**EXERCISE**
Locate the word "three" in the data below, then copy every line that holds it.

[Object modeling scripts]
** START **
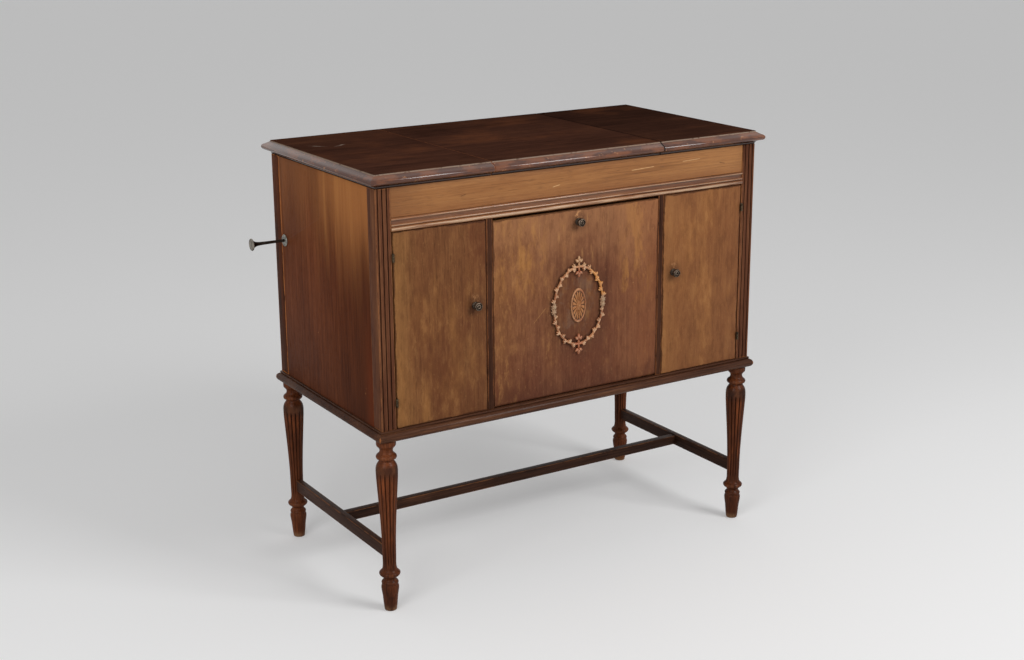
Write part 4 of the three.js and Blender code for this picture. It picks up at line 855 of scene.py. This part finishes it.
low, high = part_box("garland")
middle = (low + high) / 2
face = high.y + 0.0003
stem_thick = 0.0026
bpy.ops.object.select_all(action="DESELECT")
bpy.ops.mesh.primitive_torus_add(
    major_segments=120, minor_segments=10, major_radius=half_high, minor_radius=stem_thick,
    location=(0, 0, 0), rotation=(math.pi / 2, 0, 0),
)
stem = bpy.context.object
stem.scale = (half_wide / half_high, 1, 1)
stem.location = (middle.x, face - stem_thick - 0.0002, middle.z)
settle()
chain = [stem]
husks_each_quarter = 8
for side in (-1, 1):
    for quarter in (-1, 1):
        for k in range(husks_each_quarter):
            # angle from the rosette towards the head or the foot, spaced evenly along the oval
            t = (0.135 + 0.84 * (k + 0.1 * (quarter > 0)) / husks_each_quarter) * math.pi / 2
            t -= 0.055 * math.sin(2 * t)
            px, pz = side * half_wide * math.cos(t), quarter * half_high * math.sin(t)
            dx, dz = -side * half_wide * math.sin(t) * quarter, half_high * math.cos(t)
            root = 0.0062 / math.hypot(dx, dz)
            outward = side * quarter * (-1) ** k
            leaning = math.atan2(dx, dz) + 0.40 * outward + 0.10 * math.sin(2.3 * k + side)
            size = 0.94 + 0.08 * math.sin(3.7 * k + side + 2 * quarter)
            chain.append(placed(
                husk, middle.x + px - dx * root, face - 0.0034, middle.z + pz - dz * root, leaning, size
            ))
    at_side = (middle.x + side * half_wide, face - 0.0030)
    chain.append(placed(rosette, *at_side, middle.z + 0.0045, 0.3 * side, 0.92))
    chain.append(placed(rosette, *at_side, middle.z - 0.0050, 0.7 * side, 0.86))
    for end, leaning, size in ((1, 1.25, 1.0), (-1, 1.75, 0.85)):
        across = middle.x + side * 0.006
        chain.append(placed(husk, across, face - 0.0034, middle.z + end * half_high, side * leaning, size))
for end in (-1, 1):
    up = 0.0 if end > 0 else math.pi
    chain.append(placed(bud, middle.x, face - 0.0034, middle.z + end * half_high, up, 1.18))
    chain.append(placed(bud, middle.x, face - 0.0034, middle.z + end * half_high, up + math.pi, 1.16))
garland = joined("garland_husks", chain)
smooth_under(60)
for pattern in (husk, bud, rosette):
    bpy.data.objects.remove(pattern)
stand_in(garland, "garland")


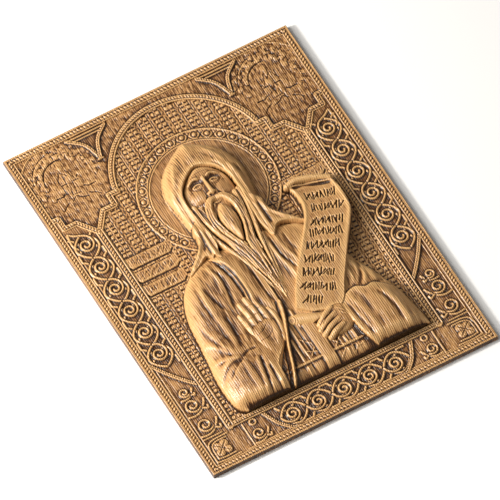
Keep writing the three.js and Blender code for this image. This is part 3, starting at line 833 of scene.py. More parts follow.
** END **
**WRITTEN RESPONSE**
Write part 4 of the three.js and Blender code for this picture. It picks up at line 855 of scene.py. This part finishes it.
Keep writing the three.js and Blender code for this image. This is part 3, starting at line 833 of scene.py. More parts follow.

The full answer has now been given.